__To be done__
Everything from the first line down to the line containing "base[1] + run" should be reproduced exactly; please include nothing else.

>> BEGIN Data block

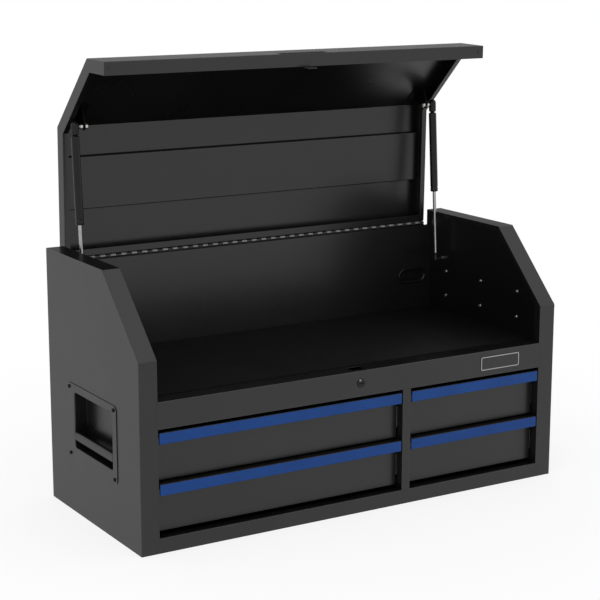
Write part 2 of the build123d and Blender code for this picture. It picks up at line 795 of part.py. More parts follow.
def strut_bracket(side):
    """Gusset on the inside of the lid's slope, with the ball stud and its nut in the tip."""
    ball_y, ball_z = closed_ball_y, closed_ball_z
    along = (math.cos(slope_angle), math.sin(slope_angle))
    inward = (math.sin(slope_angle), -math.cos(slope_angle))
    reach = (ball_y - front) * inward[0] + (ball_z - slope_foot_z) * inward[1] - sheet
    base = (ball_y - inward[0] * reach, ball_z - inward[1] * reach)

    def spot(run, rise):
        return (base[0] + run * along[0] + rise * inward[0],
                base[1] + run * along[1] + rise * inward[1])

    half, tip = bracket_half_length, bracket_tip_radius
    web = make_face(Polyline(spot(-half, 0), spot(half, 0), spot(tip, reach), spot(-tip, reach),
                             close=True))
    foot = make_face(Polyline(spot(-half, 0), spot(half, 0), spot(half, bracket_sheet),
                              spot(-half, bracket_sheet), close=True))
    inner_x = bracket_x - bracket_sheet
    bracket = yz_prism(web, side * inner_x, side * bracket_x)
    bracket += rod_x(tip, side * inner_x, side * bracket_x, ball_y, ball_z)
    bracket += yz_prism(foot, side * (bracket_x - bracket_flange_width), side * bracket_x)
    nut_x = inner_x - upper_nut_length
    bracket += hex_x(upper_nut_radius, side * nut_x, side * inner_x, ball_y, ball_z)
    collar_x = bracket_x + upper_collar_length
    bracket += hex_x(upper_nut_radius, side * bracket_x, side * collar_x, ball_y, ball_z)
    bracket += rod_x(stud_radius, side * bracket_x, side * strut_x, ball_y, ball_z)
    return bracket + Pos(side * strut_x, ball_y, ball_z) * Sphere(ball_radius)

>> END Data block

__Written reply__
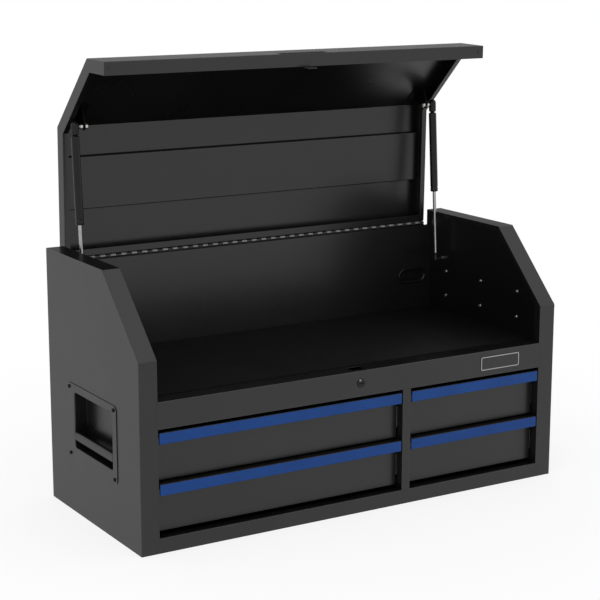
Write part 2 of the build123d and Blender code for this picture. It picks up at line 795 of part.py. More parts follow.
def strut_bracket(side):
    """Gusset on the inside of the lid's slope, with the ball stud and its nut in the tip."""
    ball_y, ball_z = closed_ball_y, closed_ball_z
    along = (math.cos(slope_angle), math.sin(slope_angle))
    inward = (math.sin(slope_angle), -math.cos(slope_angle))
    reach = (ball_y - front) * inward[0] + (ball_z - slope_foot_z) * inward[1] - sheet
    base = (ball_y - inward[0] * reach, ball_z - inward[1] * reach)

    def spot(run, rise):
        return (base[0] + run * along[0] + rise * inward[0],
                base[1] + run * along[1] + rise * inward[1])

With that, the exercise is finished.